**CHALLENGE**
Extract each line of the data and write it out again exactly.

══ EXERCISE INPUT ══

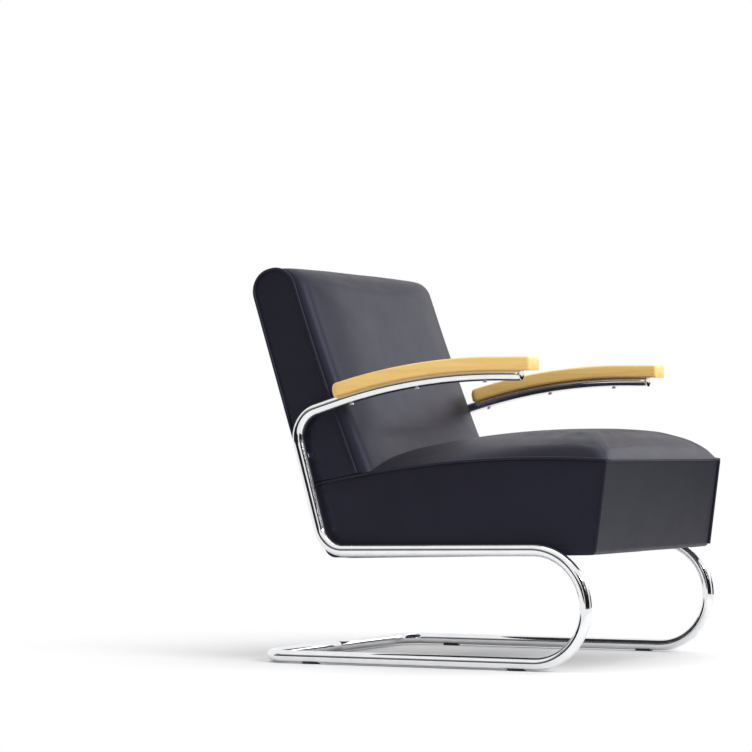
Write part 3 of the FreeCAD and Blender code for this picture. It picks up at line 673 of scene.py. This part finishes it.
def seat_piping(material):
    bm = bmesh.new()
    aside = ACROSS * (HALF_W + WELT_PROUD)
    out = left_of(FRONT_AXIS) * WELT_PROUD
    foot = SEAT_FRONT_BOTTOM + FRONT_AXIS * WELT_FOOT + out + aside
    corner = SEAT_FRONT_TOP + out + aside
    seam = [over_seam(SEAM_L * index / SEAM_STEPS, WELT_LIFT) + aside for index in range(1, SEAM_STEPS + 1)]
    low_share, rear_share, seam_share = WELT_TURN_SHARES
    corner_low, corner_rear = corner - FRONT_AXIS * WELT_TURN, corner.lerp(seam[0], seam_share)
    turn = [corner_low.lerp(corner, low_share), corner.lerp(corner_rear, rear_share)]
    side = [*dense([foot, corner_low], WELT_RUN_MAX), *turn, corner_rear, *seam]
    for line in (side, mirrored(side)):
        add_bar(bm, line, WELT_R, WELT_SIDES)
    add_bar(bm, dense([corner, *mirrored([corner])], WELT_RUN_MAX), WELT_R, WELT_SIDES)
    new_piece("seat_piping", bm, material, ("seat_welts",), LEATHER_SHARP)


def back_piping(name, sign, material):
    outline = back_outline(1.0, 0.0)
    line = outline[: len(outline) - LINE_STEPS + 1]
    placed = [Vector((sign * (HALF_W + WELT_PROUD), point.y, point.z)) for point in line]
    bm = bmesh.new()
    add_bar(bm, placed, WELT_R, WELT_SIDES)
    new_piece(name, bm, material, (name.replace("piping", "welt"),), LEATHER_SHARP)


def dust_cloth(material):
    """Thin black cloth under the seat, stretched over its frame."""
    low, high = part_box("seat_dust_cover")
    bm = bmesh.new()
    front_left, front_right = Vector((low.x, low.y, high.z)), Vector((high.x, low.y, high.z))
    rear_left, rear_right = Vector((low.x, high.y, low.z)), Vector((high.x, high.y, low.z))
    rows = []
    for row in range(CLOTH_STEPS + 1):
        line = []
        for column in range(CLOTH_STEPS + 1):
            u, v = column / CLOTH_STEPS, row / CLOTH_STEPS
            point = front_left.lerp(front_right, u).lerp(rear_left.lerp(rear_right, u), v)
            sag = CLOTH_SAG * math.sin(math.pi * u) * math.sin(math.pi * v)
            line.append(bm.verts.new(point - UP * (sag + CLOTH_DROP)))
        rows.append(line)
    for near, far in zip(rows, rows[1:]):
        for index in range(CLOTH_STEPS):
            bm.faces.new((near[index], near[index + 1], far[index + 1], far[index]))
    piece = new_piece("dust_cloth", bm, material, ("seat_dust_cover",))


# Materials


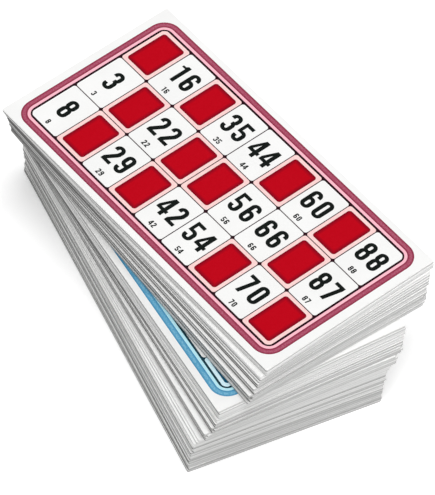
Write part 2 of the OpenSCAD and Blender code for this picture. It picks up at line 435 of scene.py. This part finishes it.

═══

**EXERCISE RESPONSE**
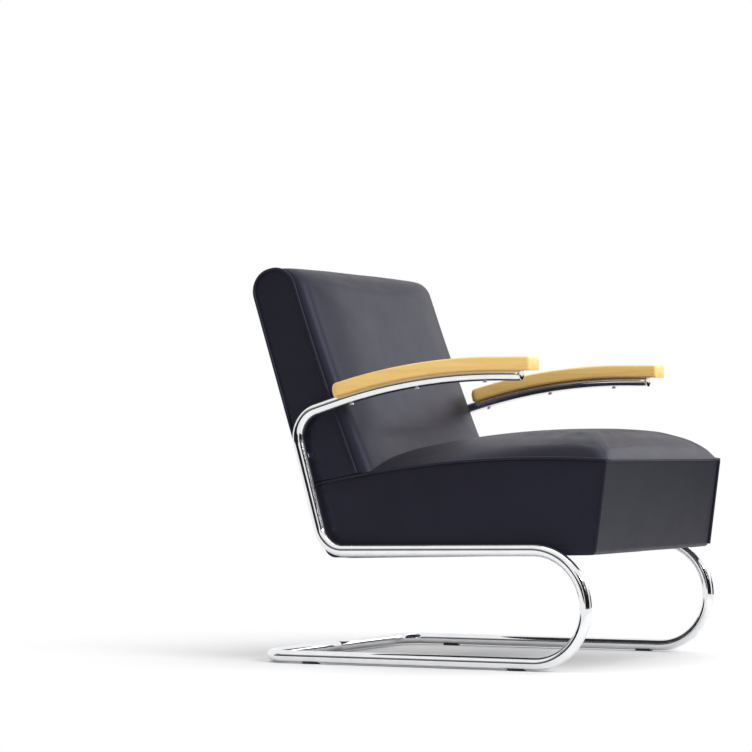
Write part 3 of the FreeCAD and Blender code for this picture. It picks up at line 673 of scene.py. This part finishes it.
def seat_piping(material):
    bm = bmesh.new()
    aside = ACROSS * (HALF_W + WELT_PROUD)
    out = left_of(FRONT_AXIS) * WELT_PROUD
    foot = SEAT_FRONT_BOTTOM + FRONT_AXIS * WELT_FOOT + out + aside
    corner = SEAT_FRONT_TOP + out + aside
    seam = [over_seam(SEAM_L * index / SEAM_STEPS, WELT_LIFT) + aside for index in range(1, SEAM_STEPS + 1)]
    low_share, rear_share, seam_share = WELT_TURN_SHARES
    corner_low, corner_rear = corner - FRONT_AXIS * WELT_TURN, corner.lerp(seam[0], seam_share)
    turn = [corner_low.lerp(corner, low_share), corner.lerp(corner_rear, rear_share)]
    side = [*dense([foot, corner_low], WELT_RUN_MAX), *turn, corner_rear, *seam]
    for line in (side, mirrored(side)):
        add_bar(bm, line, WELT_R, WELT_SIDES)
    add_bar(bm, dense([corner, *mirrored([corner])], WELT_RUN_MAX), WELT_R, WELT_SIDES)
    new_piece("seat_piping", bm, material, ("seat_welts",), LEATHER_SHARP)


def back_piping(name, sign, material):
    outline = back_outline(1.0, 0.0)
    line = outline[: len(outline) - LINE_STEPS + 1]
    placed = [Vector((sign * (HALF_W + WELT_PROUD), point.y, point.z)) for point in line]
    bm = bmesh.new()
    add_bar(bm, placed, WELT_R, WELT_SIDES)
    new_piece(name, bm, material, (name.replace("piping", "welt"),), LEATHER_SHARP)


def dust_cloth(material):
    """Thin black cloth under the seat, stretched over its frame."""
    low, high = part_box("seat_dust_cover")
    bm = bmesh.new()
    front_left, front_right = Vector((low.x, low.y, high.z)), Vector((high.x, low.y, high.z))
    rear_left, rear_right = Vector((low.x, high.y, low.z)), Vector((high.x, high.y, low.z))
    rows = []
    for row in range(CLOTH_STEPS + 1):
        line = []
        for column in range(CLOTH_STEPS + 1):
            u, v = column / CLOTH_STEPS, row / CLOTH_STEPS
            point = front_left.lerp(front_right, u).lerp(rear_left.lerp(rear_right, u), v)
            sag = CLOTH_SAG * math.sin(math.pi * u) * math.sin(math.pi * v)
            line.append(bm.verts.new(point - UP * (sag + CLOTH_DROP)))
        rows.append(line)
    for near, far in zip(rows, rows[1:]):
        for index in range(CLOTH_STEPS):
            bm.faces.new((near[index], near[index + 1], far[index + 1], far[index]))
    piece = new_piece("dust_cloth", bm, material, ("seat_dust_cover",))


# Materials


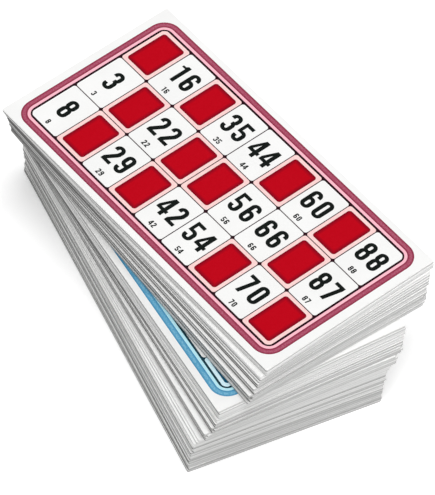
Write part 2 of the OpenSCAD and Blender code for this picture. It picks up at line 435 of scene.py. This part finishes it.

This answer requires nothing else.